--- start ---

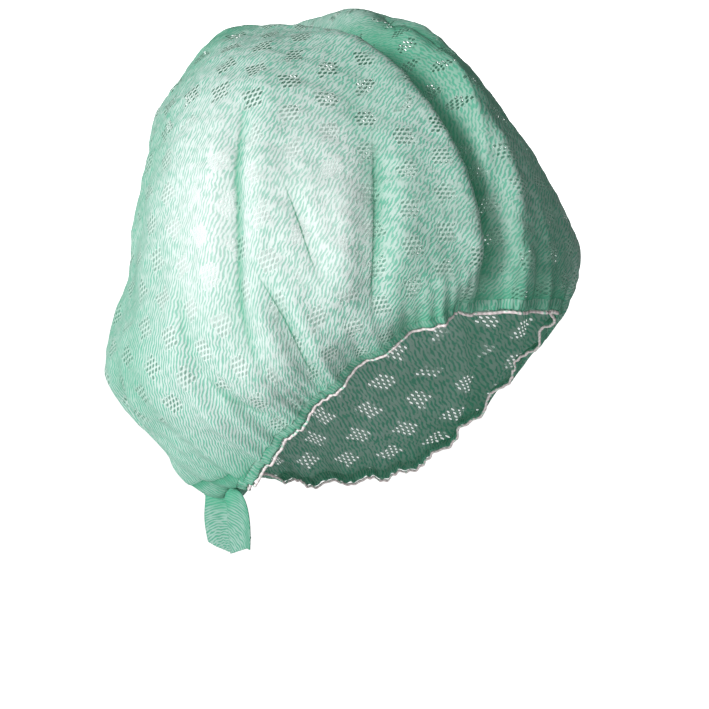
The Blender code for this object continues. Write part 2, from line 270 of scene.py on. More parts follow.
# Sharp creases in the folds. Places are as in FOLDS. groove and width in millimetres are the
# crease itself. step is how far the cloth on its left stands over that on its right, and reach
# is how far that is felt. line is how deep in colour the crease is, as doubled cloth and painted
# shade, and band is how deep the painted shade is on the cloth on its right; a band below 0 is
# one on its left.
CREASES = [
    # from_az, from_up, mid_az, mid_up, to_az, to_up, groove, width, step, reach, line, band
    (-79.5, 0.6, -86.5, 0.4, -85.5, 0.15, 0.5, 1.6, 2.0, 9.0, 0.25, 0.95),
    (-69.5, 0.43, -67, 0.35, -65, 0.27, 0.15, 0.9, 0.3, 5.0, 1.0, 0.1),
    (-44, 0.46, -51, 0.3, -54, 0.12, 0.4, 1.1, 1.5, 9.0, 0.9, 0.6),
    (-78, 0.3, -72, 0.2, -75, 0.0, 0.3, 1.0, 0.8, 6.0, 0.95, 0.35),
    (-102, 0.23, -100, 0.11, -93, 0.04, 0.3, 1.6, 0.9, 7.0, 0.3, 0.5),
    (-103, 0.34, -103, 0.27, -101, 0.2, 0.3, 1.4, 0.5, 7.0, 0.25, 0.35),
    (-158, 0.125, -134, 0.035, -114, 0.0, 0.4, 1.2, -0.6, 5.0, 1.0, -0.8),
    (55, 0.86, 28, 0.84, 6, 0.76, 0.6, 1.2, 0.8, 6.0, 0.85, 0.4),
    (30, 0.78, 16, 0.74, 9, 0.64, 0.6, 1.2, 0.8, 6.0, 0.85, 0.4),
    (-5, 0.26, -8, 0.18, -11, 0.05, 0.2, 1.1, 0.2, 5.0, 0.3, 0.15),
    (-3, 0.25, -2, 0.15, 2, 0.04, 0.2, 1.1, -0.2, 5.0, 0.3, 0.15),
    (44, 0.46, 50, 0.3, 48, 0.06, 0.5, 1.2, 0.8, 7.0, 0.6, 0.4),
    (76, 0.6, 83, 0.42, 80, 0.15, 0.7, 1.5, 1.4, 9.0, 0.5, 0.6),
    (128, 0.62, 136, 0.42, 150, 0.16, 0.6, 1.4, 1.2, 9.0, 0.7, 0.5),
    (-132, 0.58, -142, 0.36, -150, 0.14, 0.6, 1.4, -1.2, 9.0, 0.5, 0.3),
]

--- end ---

-- Problem requirements --
Give the listing again, word for word.

-- Reply to the task --
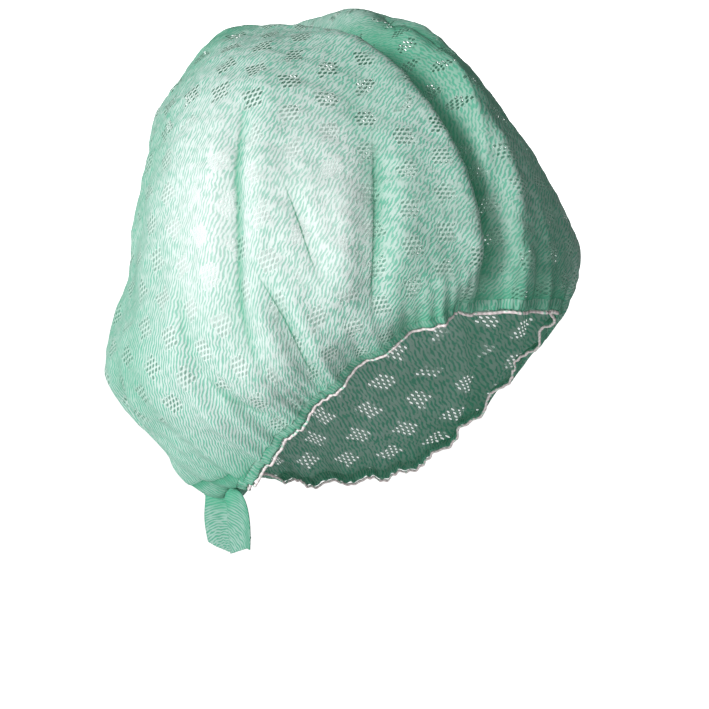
The Blender code for this object continues. Write part 2, from line 270 of scene.py on. More parts follow.
# Sharp creases in the folds. Places are as in FOLDS. groove and width in millimetres are the
# crease itself. step is how far the cloth on its left stands over that on its right, and reach
# is how far that is felt. line is how deep in colour the crease is, as doubled cloth and painted
# shade, and band is how deep the painted shade is on the cloth on its right; a band below 0 is
# one on its left.
CREASES = [
    # from_az, from_up, mid_az, mid_up, to_az, to_up, groove, width, step, reach, line, band
    (-79.5, 0.6, -86.5, 0.4, -85.5, 0.15, 0.5, 1.6, 2.0, 9.0, 0.25, 0.95),
    (-69.5, 0.43, -67, 0.35, -65, 0.27, 0.15, 0.9, 0.3, 5.0, 1.0, 0.1),
    (-44, 0.46, -51, 0.3, -54, 0.12, 0.4, 1.1, 1.5, 9.0, 0.9, 0.6),
    (-78, 0.3, -72, 0.2, -75, 0.0, 0.3, 1.0, 0.8, 6.0, 0.95, 0.35),
    (-102, 0.23, -100, 0.11, -93, 0.04, 0.3, 1.6, 0.9, 7.0, 0.3, 0.5),
    (-103, 0.34, -103, 0.27, -101, 0.2, 0.3, 1.4, 0.5, 7.0, 0.25, 0.35),
    (-158, 0.125, -134, 0.035, -114, 0.0, 0.4, 1.2, -0.6, 5.0, 1.0, -0.8),
    (55, 0.86, 28, 0.84, 6, 0.76, 0.6, 1.2, 0.8, 6.0, 0.85, 0.4),
    (30, 0.78, 16, 0.74, 9, 0.64, 0.6, 1.2, 0.8, 6.0, 0.85, 0.4),
    (-5, 0.26, -8, 0.18, -11, 0.05, 0.2, 1.1, 0.2, 5.0, 0.3, 0.15),
    (-3, 0.25, -2, 0.15, 2, 0.04, 0.2, 1.1, -0.2, 5.0, 0.3, 0.15),
    (44, 0.46, 50, 0.3, 48, 0.06, 0.5, 1.2, 0.8, 7.0, 0.6, 0.4),
    (76, 0.6, 83, 0.42, 80, 0.15, 0.7, 1.5, 1.4, 9.0, 0.5, 0.6),
    (128, 0.62, 136, 0.42, 150, 0.16, 0.6, 1.4, 1.2, 9.0, 0.7, 0.5),
    (-132, 0.58, -142, 0.36, -150, 0.14, 0.6, 1.4, -1.2, 9.0, 0.5, 0.3),
]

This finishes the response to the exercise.